There are before the Court eight overlapping claimant applications for determinations of native title. The lead application is the Wongatha application. It relates to some 160,000 sq kms of land generally in the Goldfields region of Western Australia, the southern boundary being some 85 kms north of Kalgoorlie.
A substantial part of the Wongatha Claim area, I estimate one half to two-thirds, is spinifex country, or desert. Much of the remainder, I estimate the western third or half, is characterised by mulga, rockholes and breakaways, and is used for pastoral activities (sheep and cattle) and mining (gold and nickel).
The other seven applications overlap the Wongatha Claim area to varying extents. One of them, the Cosmo Newberry application, is in respect of land and waters wholly within the Wongatha Claim area. In respect of that Claim, there are no other overlapping claims. It follows that I have heard the Cosmo Claim, as well as the Wongatha Claim, in its entirety.
The other six overlapping Claims are the Mantjintjarra Ngalia, Koara, Wutha, Maduwongga, Ngalia Kutjungkatja 1 and Ngalia Kutjungkatja 2 Claims. I have heard those six Claims only in so far as they cover land and waters within the area of the Wongatha Claim. I have not heard and determined them in so far as they relate to areas outside the Wongatha Claim area.

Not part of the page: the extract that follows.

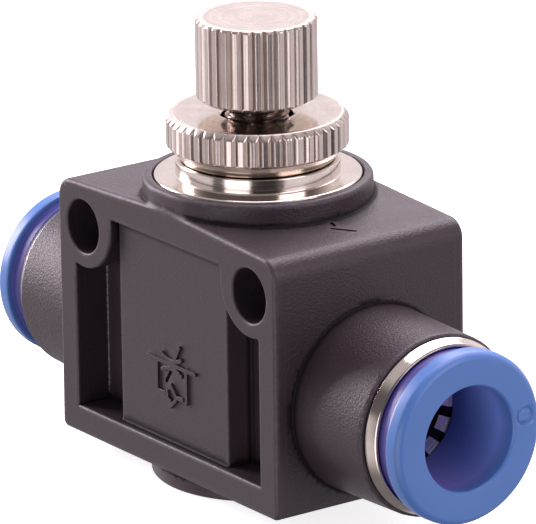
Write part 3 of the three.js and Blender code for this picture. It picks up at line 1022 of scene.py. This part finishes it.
def plain_polymer(name, dark, light, low, high, micron):
    n = Nodes(name)
    cloud = n.noise(0.8, 3, 0.5)
    grain = n.noise(8.0, 3, 0.6)
    worn = tuple(1.6 * c for c in light)
    base = n.blend(cloud, dark, light)
    base = n.blend(n.math("MULTIPLY", n.attribute("edge"), 0.2), base, worn)
    return n.finish(base, n.remap(grain, 0.3, 0.7, low, high), n.bump(grain, micron))


NICKEL = ((0.62, 0.555, 0.495), (0.79, 0.73, 0.665))
# The needle's nickel: its colour darkened as painted shade for its place between nut and knob.
NICKEL_PAINTED_SHADE = ((0.16, 0.13, 0.12), (0.27, 0.22, 0.20))
STAINLESS = ((0.62, 0.62, 0.62), (0.78, 0.78, 0.77))
BRASS = ((0.66, 0.47, 0.22), (0.78, 0.6, 0.32))
ACETAL = ((0.020, 0.019, 0.022), (0.03, 0.029, 0.032))
NITRILE = ((0.012, 0.012, 0.012), (0.02, 0.02, 0.021))

materials = {
    "black_plastic": black_plastic(),
    "nickel_z": turned_metal("nickel_turned_upright", *NICKEL, "z", 0.10, 0.17),
    "nickel_x": turned_metal("nickel_turned_level", *NICKEL, "x", 0.10, 0.17),
    "blue_plastic": blue_plastic(),
    "stainless": turned_metal("stainless_strip", *STAINLESS, "x", 0.18, 0.3),
    "knob_nickel": turned_metal("knob_nickel", *NICKEL, "z", 0.16, 0.22, 0.6, 3.0, 4.2),
    "nut_nickel": turned_metal("nut_nickel", *NICKEL, "z", 0.11, 0.17, 0.8, 3.0, 6.5),
    # The needle's metal is rougher, and its darker colour is painted shade.
    "needle_metal": turned_metal("needle_nickel_painted_shade", *NICKEL_PAINTED_SHADE, "z", 0.22, 0.32),
    "brass": turned_metal("brass_turned", *BRASS, "z", 0.2, 0.32),
    "acetal": plain_polymer("acetal", *ACETAL, 0.38, 0.5, 3),
    "nitrile": plain_polymer("nitrile", *NITRILE, 0.55, 0.7, 6),
}


# ---- the pieces in their places ----
def place(piece, name, node, body, slot, finish):
    piece.name = name
    piece.data.name = name
    piece.data.materials.clear()
    piece.data.materials.append(materials[finish])
    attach(piece, body)
    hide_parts(node)
    return piece


place(build_body(), "moulded_body", "body", "housing", "black_plastic", "black_plastic")
place(build_bonnet(), "bonnet_turned", "bonnet", "housing", "nickel_plate", "nickel_z")
place(build_nut(), "nut_knurled", "lock_nut", "nut", "nickel_plate", "nut_nickel")
place(build_knob(), "knob_knurled", "knob", "spindle", "nickel_plate", "knob_nickel")
place(build_needle(), "needle_threaded", "needle", "spindle", "needle_metal", "needle_metal")
bonnet_ring = build_o_ring("bonnet_oring", 4.95, 6.15, PORT + 8.2)
place(bonnet_ring, "bonnet_oring", "bonnet_seal", "housing", "nitrile", "nitrile")
needle_ring = build_o_ring("needle_oring", 2.35, 3.18, PORT + 6.75)
place(needle_ring, "needle_oring", "needle_seal", "needle_lift", "nitrile", "nitrile")
place(build_seat(), "seat_turned", "valve_seat", "housing", "brass", "brass")
place(build_check_seal(), "check_lip", "check_seal", "housing", "nitrile", "nitrile")

PORT_PIECES = [
    (build_guide, "guide_turned", "guide_sleeve", "housing", "nickel_plate", "nickel_x"),
    (build_release, "release_moulded", "release_ring", None, "blue_plastic", "blue_plastic"),
    (build_grip, "grip_teeth", "grip_ring", "housing", "stainless", "stainless"),
    (build_collet, "collet_moulded", "collet_ring", "housing", "acetal", "acetal"),
    (build_tube_seal, "tube_packing", "tube_seal", "housing", "nitrile", "nitrile"),
]
for prefix, side in (("right_", 1), ("left_", -1)):
    for build, name, node, body, slot, finish in PORT_PIECES:
        body = body or prefix + "release"
        place(build(side), prefix + name, prefix + node, body, slot, finish)

# ---- floor, light and camera ----
def direction(azimuth, elevation):
    """A unit vector towards a compass direction; azimuth 0 is in front (-Y) and 90 is to the right (+X)."""
    a, e = math.radians(azimuth), math.radians(elevation)
    return Vector((math.sin(a) * math.cos(e), -math.cos(a) * math.cos(e), math.sin(e)))


CAMERA_AZIMUTH = 54.522
CAMERA_ELEVATION = 17.741
CAMERA_ROLL = math.radians(-0.805)
CAMERA_DISTANCE = 551.03
CAMERA_RIGHT = 0.567
CAMERA_UP = 6.805
SENSOR_WIDTH = 36
LENS = 478.545
CENTRE = Vector((0, 0, 0.018))  # what the lights point at
BACK = direction(CAMERA_AZIMUTH, CAMERA_ELEVATION)
LEVEL = direction(CAMERA_AZIMUTH + 90, 0)
UP = BACK.cross(LEVEL)


def add_camera():
    right = math.cos(CAMERA_ROLL) * LEVEL + math.sin(CAMERA_ROLL) * UP
    up = -math.sin(CAMERA_ROLL) * LEVEL + math.cos(CAMERA_ROLL) * UP
    place_mm = BACK * CAMERA_DISTANCE + right * CAMERA_RIGHT + up * CAMERA_UP + Vector((0, 0, PORT))
    data = bpy.data.cameras.new("camera")
    data.sensor_fit = "HORIZONTAL"
    data.sensor_width = SENSOR_WIDTH
    data.lens = LENS
    data.clip_start = 0.01
    camera = bpy.data.objects.new("camera", data)
    axes = Matrix((right, up, BACK)).transposed()
    camera.matrix_world = Matrix.Translation(place_mm * MM) @ axes.to_4x4()
    bpy.context.scene.collection.objects.link(camera)
    bpy.context.scene.camera = camera


LIGHT_DISTANCE = 0.8
LIGHT_TINT = (1.0, 0.885, 0.965)
LIGHTS = [  # name, azimuth, elevation, width, height and watts
    ("left", -67, 18, 0.28, 0.5, 6.2),
    ("right", 105, 22, 0.5, 0.4, 2.2),
    ("top", 200, 75, 0.5, 0.5, 4.6),
    ("back", 215, 44, 0.7, 0.4, 4.0),
]


def add_light(name, azimuth, elevation, width, height, watts):
    data = bpy.data.lights.new(name, "AREA")
    data.shape = "RECTANGLE"
    data.size, data.size_y = width, height
    data.energy = watts
    data.color = LIGHT_TINT
    light = bpy.data.objects.new(name, data)
    towards = direction(azimuth, elevation)
    light.location = CENTRE + towards * LIGHT_DISTANCE
    light.rotation_euler = towards.to_track_quat("Z", "Y").to_euler()
    bpy.context.scene.collection.objects.link(light)


def add_floor():
    """White paper that only the camera sees; it lies a hair under the foot so that the two don't coincide."""
    mesh = bpy.data.meshes.new("floor")
    rings, segments, height = [0.2, 0.8, 3.0], 48, -0.00002
    verts = [(0, 0, height)]
    for radius in rings:
        for i in range(segments):
            angle = i * TAU / segments
            verts.append((radius * math.cos(angle), radius * math.sin(angle), height))
    faces = [(0, 1 + i, 1 + (i + 1) % segments) for i in range(segments)]
    for ring in range(len(rings) - 1):
        start = 1 + ring * segments
        for i in range(segments):
            k = (i + 1) % segments
            faces.append((start + i, start + segments + i, start + segments + k, start + k))
    mesh.from_pydata(verts, [], faces)
    floor = new_object("floor", mesh)
    n = Nodes("floor_paper")
    cloud = n.noise(0.02, 3, 0.5)
    base = n.blend(cloud, (0.90, 0.90, 0.90), (0.93, 0.93, 0.93))
    n.finish(base, 0.9, n.bump(n.noise(2.0, 3, 0.5), 10), Specular_IOR_Level=0.1)
    n.shader.inputs["Emission Color"].default_value = (1, 1, 1, 1)
    n.shader.inputs["Emission Strength"].default_value = 0.8
    mesh.materials.append(n.material)
    floor.visible_diffuse = False
    floor.visible_glossy = False
    floor.visible_shadow = False


# Panels of the studio round the object: where each starts and ends, by bearing from the camera in
# degrees, positive to its right, and how bright it is.
PANELS = [(-46, -12, 2.6), (-10, 26, 0.04), (36, 118, 0.95), (-118, -65, 0.85)]
GAP = 0.16  # brightness between the panels
BACKDROP = 1.02  # behind the object
CEILING = 0.6
FRONT = 0.14  # above the panels, on the camera's side
NADIR = 0.22  # below
STUDIO_TINT = (1.0, 0.905, 0.96)


def add_world():
    """A studio of soft panels with a bright backdrop behind the object."""
    world = bpy.data.worlds.new("studio")
    bpy.context.scene.world = world
    world.use_nodes = True
    tree = world.node_tree
    place = tree.nodes.new("ShaderNodeTexCoord").outputs["Generated"]

    def calc(operation, a, b=0.0, clamp=False):
        node = tree.nodes.new("ShaderNodeMath")
        node.operation, node.use_clamp = operation, clamp
        for value, socket in ((a, node.inputs[0]), (b, node.inputs[1])):
            if isinstance(value, bpy.types.NodeSocket):
                tree.links.new(value, socket)
            else:
                socket.default_value = value
        return node.outputs[0]

    def along(vector):
        node = tree.nodes.new("ShaderNodeVectorMath")
        node.operation = "DOT_PRODUCT"
        tree.links.new(place, node.inputs[0])
        node.inputs[1].default_value = vector
        return node.outputs["Value"]

    def step(value, low, high):
        node = tree.nodes.new("ShaderNodeMapRange")
        node.interpolation_type = "SMOOTHSTEP"
        tree.links.new(value, node.inputs["Value"])
        node.inputs["From Min"].default_value = low
        node.inputs["From Max"].default_value = high
        return node.outputs["Result"]

    def mix(share, a, b):
        return calc("ADD", calc("MULTIPLY", a, calc("SUBTRACT", 1, share)), calc("MULTIPLY", b, share))

    ahead = along(direction(CAMERA_AZIMUTH, 0))
    bearing = calc("MULTIPLY", calc("ARCTAN2", along(LEVEL), ahead), math.degrees(1))
    height = along((0, 0, 1))
    behind = step(calc("ABSOLUTE", bearing), 112, 126)
    low = calc("ADD", GAP, calc("MULTIPLY", behind, BACKDROP - GAP))
    for start, end, level in PANELS:
        past_start = step(bearing, start - 2, start + 2)
        before_end = calc("SUBTRACT", 1, step(bearing, end - 2, end + 2))
        inside = calc("MULTIPLY", past_start, before_end)
        low = calc("ADD", low, calc("MULTIPLY", inside, level - GAP))
    low = mix(step(height, -0.8, -0.45), NADIR, low)
    high = mix(step(calc("ABSOLUTE", bearing), 80, 130), FRONT, BACKDROP)
    high = mix(step(height, 0.6, 0.85), high, CEILING)
    level = mix(step(height, 0.12, 0.3), low, high)
    shade = tree.nodes["Background"]
    shade.inputs["Color"].default_value = (*STUDIO_TINT, 1)
    tree.links.new(level, shade.inputs["Strength"])


add_camera()
add_floor()
add_world()
for light in LIGHTS:
    add_light(*light)

scene = bpy.context.scene
scene.view_settings.view_transform = "Standard"
scene.view_settings.look = "None"
scene.cycles.use_denoising = True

The complexity presented by the eight overlapping Claims presented an issue of case management for the Court. It would have been simpler to have heard, at this stage, for example, only the Wongatha and Cosmo Newberry Claims. However, the Wongatha Claim would then have had to be re-run on the hearing of each other overlapping Claim. The Judges (including myself) in whose dockets the various individual proceedings were listed decided that it was best to make the lead claim the one that drew in most overlapping claims. That was the Wongatha Claim.
While the Wongatha and Cosmo Newberry Claims have been disposed of finally, the other six Claims have been only partly disposed of. My reasons in relation to their overlapping parts may be of assistance to the parties in relation to their non-overlap parts. The hearing and determination of the non-overlap parts of those other six Claims will be a matter for the respective Docket Judges.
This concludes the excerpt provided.